Friday, October 8, 2021

Russian Life Expectancy by End of 2021 Likely to Be Where It was in 1964, Raksha Says

Paul Goble

            Staunton, Oct. 4 – Because of the pandemic and continuing super-high mortality among working-age men, life expectancies by the end of this year are likely to be lower than 70, the same level the RSFSR achieved in 1964, the last year of Nikita Khrushchev’s reign, Aleksey Raksha says.

            The independent Russian demographer says that when Moscow achieved that level in 1964, it considered this to be a triumph. But subsequently, as a result of greater alcohol consumption, Russian life expectancy fell for almost 40 years, with a brief uptick only during Gorbachev’s anti-alcohol campaign (mk.ru/social/2021/10/05/prodolzhitelnost-zhizni-v-rossii-mozhet-dostich-urovnya-1964-goda.html).
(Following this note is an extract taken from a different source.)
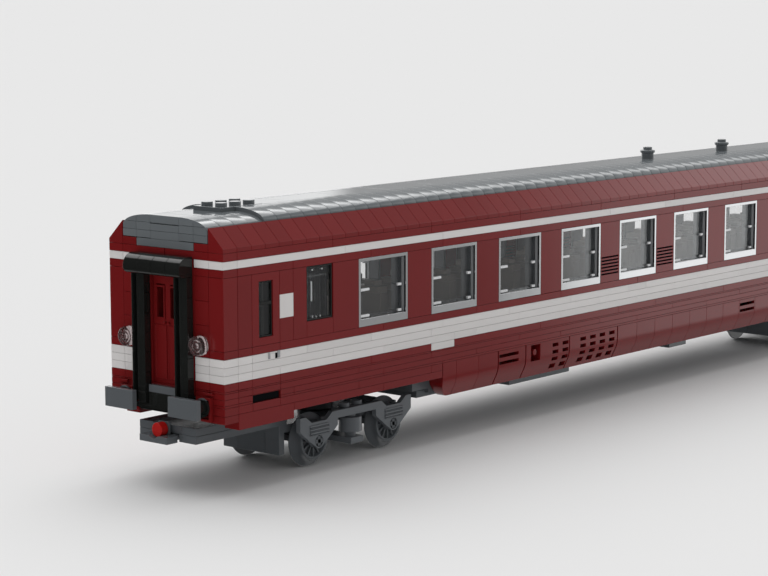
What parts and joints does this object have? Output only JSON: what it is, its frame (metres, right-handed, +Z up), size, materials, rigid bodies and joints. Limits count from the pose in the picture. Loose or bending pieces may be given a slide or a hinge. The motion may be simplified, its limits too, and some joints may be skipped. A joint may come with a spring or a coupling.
{
  "type": "toy passenger coach",
  "caption": "Long brick-built toy railway coach, dark red with white bands and a grey roof, on two swivelling four-wheel bogies with swinging magnet couplers",
  "frame": {"origin": "on the floor under the middle of the coach, which stands on its wheel flanges", "axes": "+X along the coach towards the far end, +Y across to the left-hand side, +Z up"},
  "size_m": [0.5948, 0.064, 0.1164],
  "materials": {
    "dark_red": "moulded, glossy dark red",
    "white": "moulded, glossy white",
    "dark_grey": "moulded dark bluish grey",
    "roof_grey": "moulded dark bluish grey, lighter from above",
    "black": "moulded, glossy black",
    "silver": "moulded, silver white",
    "clear": "moulded, clear",
    "seat_grey": "moulded, brownish grey",
    "red": "moulded red case of a magnet"
  },
  "bodies": {
    "coach_body": {"lower_wall_left": "dark_red", "band_low_left": "white", "window_wall_left": "dark_red", "band_high_left": "white", "roof_side_left": "dark_red", "window_left_1": "silver", "window_left_2": "silver", "window_left_3": "silver", "window_left_4": "silver", "window_left_5": "silver", "window_left_6": "silver", "window_left_7": "silver", "window_left_8": "silver", "window_left_9": "silver", "glazing_left": "clear", "skirt_left": "dark_red", "lower_wall_right": "dark_red", "band_low_right": "white", "window_wall_right": "dark_red", "band_high_right": "white", "roof_side_right": "dark_red", "window_right_1": "silver", "window_right_2": "silver", "window_right_3": "silver", "window_right_4": "silver", "window_right_5": "silver", "window_right_6": "silver", "window_right_7": "silver", "window_right_8": "silver", "window_right_9": "silver", "glazing_right": "clear", "skirt_right": "dark_red", "underframe": "dark_grey", "underfloor": "dark_grey", "roof": "roof_grey", "seats": "seat_grey", "gangway_near": "black", "end_door_near": "dark_red", "end_sill_near": "dark_grey", "lamp_near_left": "clear", "lamp_near_right": "clear", "gangway_far": "black", "end_door_far": "dark_red", "end_sill_far": "dark_grey", "lamp_far_left": "clear", "lamp_far_right": "clear"},
    "bogie_near": {"bogie_plate_near": "dark_grey", "side_frame_near_left": "dark_grey", "side_frame_near_right": "dark_grey"},
    "wheelset_near_outer": {"wheelset_near_outer": "dark_grey"},
    "wheelset_near_inner": {"wheelset_near_inner": "dark_grey"},
    "coupler_near": {"coupler_near": "dark_grey", "magnet_near": "red"},
    "bogie_far": {"bogie_plate_far": "dark_grey", "side_frame_far_left": "dark_grey", "side_frame_far_right": "dark_grey"},
    "wheelset_far_outer": {"wheelset_far_outer": "dark_grey"},
    "wheelset_far_inner": {"wheelset_far_inner": "dark_grey"},
    "coupler_far": {"coupler_far": "dark_grey", "magnet_far": "red"}
  },
  "joints": [
    {"name": "bogie_near_swivel", "type": "hinge", "parent": "coach_body", "child": "bogie_near", "pos_m": [-0.2, 0, 0.0191], "axis": [0, 0, 1], "range_deg": [-15, 15]},
    {"name": "wheelset_near_outer_spin", "type": "hinge", "parent": "bogie_near", "child": "wheelset_near_outer", "pos_m": [-0.224, 0, 0.0114], "axis": [0, 1, 0], "continuous": true},
    {"name": "wheelset_near_inner_spin", "type": "hinge", "parent": "bogie_near", "child": "wheelset_near_inner", "pos_m": [-0.176, 0, 0.0114], "axis": [0, 1, 0], "continuous": true},
    {"name": "coupler_near_swing", "type": "hinge", "parent": "bogie_near", "child": "coupler_near", "pos_m": [-0.283, 0, 0.0206], "axis": [0, 0, 1], "range_deg": [-12, 12]},
    {"name": "bogie_far_swivel", "type": "hinge", "parent": "coach_body", "child": "bogie_far", "pos_m": [0.2, 0, 0.0191], "axis": [0, 0, 1], "range_deg": [-15, 15]},
    {"name": "wheelset_far_outer_spin", "type": "hinge", "parent": "bogie_far", "child": "wheelset_far_outer", "pos_m": [0.224, 0, 0.0114], "axis": [0, 1, 0], "continuous": true},
    {"name": "wheelset_far_inner_spin", "type": "hinge", "parent": "bogie_far", "child": "wheelset_far_inner", "pos_m": [0.176, 0, 0.0114], "axis": [0, 1, 0], "continuous": true},
    {"name": "coupler_far_swing", "type": "hinge", "parent": "bogie_far", "child": "coupler_far", "pos_m": [0.283, 0, 0.0206], "axis": [0, 0, 1], "range_deg": [-12, 12]}
  ]
}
            Moscow tried to avoid calling attention to this decline and did not publish the statistics needed to track it, Raksha says. It adopted that strategy because it did not want to call attention to the fact that while the advanced countries of the West were all experiencing increases in life expectancy, Russia was suffering a decline.

            Over the last 15 years, the situation had improved with life expectancy rising to 73.34 years in 2019; but the onset of the pandemic and its growing death toll put reversed that trend. By the end of 2020, the Russian figure was only 71.54 years. This year, Raksha says, there are likely to be even more premature deaths.

            AS a result, by the end of 2021, he says, “mortality will be higher than it was last year, and life expectancy will see a further decline.” In 2020, there were approximately 360,000 excess deaths, but in this year, Russia is on track to suffer more than half a million, with 400,000 already having died.

            This situation is deteriorating in all regions without exception, Raksha says; but “the most serious problems are to be found in Saratov Oblast, Bashkortostan, Ulyanovsk, Samara, Voronezh, Lipetsk, Belgorod and Orenburg Oblasts,” where the number of excess deaths and especially excess deaths from the coronavirus are especially high.

            Demographic estimates like these are one of the reasons why some in the Russian Academy of Sciences say that the Russian population coud decline by as much as 12 million people by 2036, a fall of not quite a million a year over the next 14 years (ria.ru/20211005/naselenie-1753130088.html).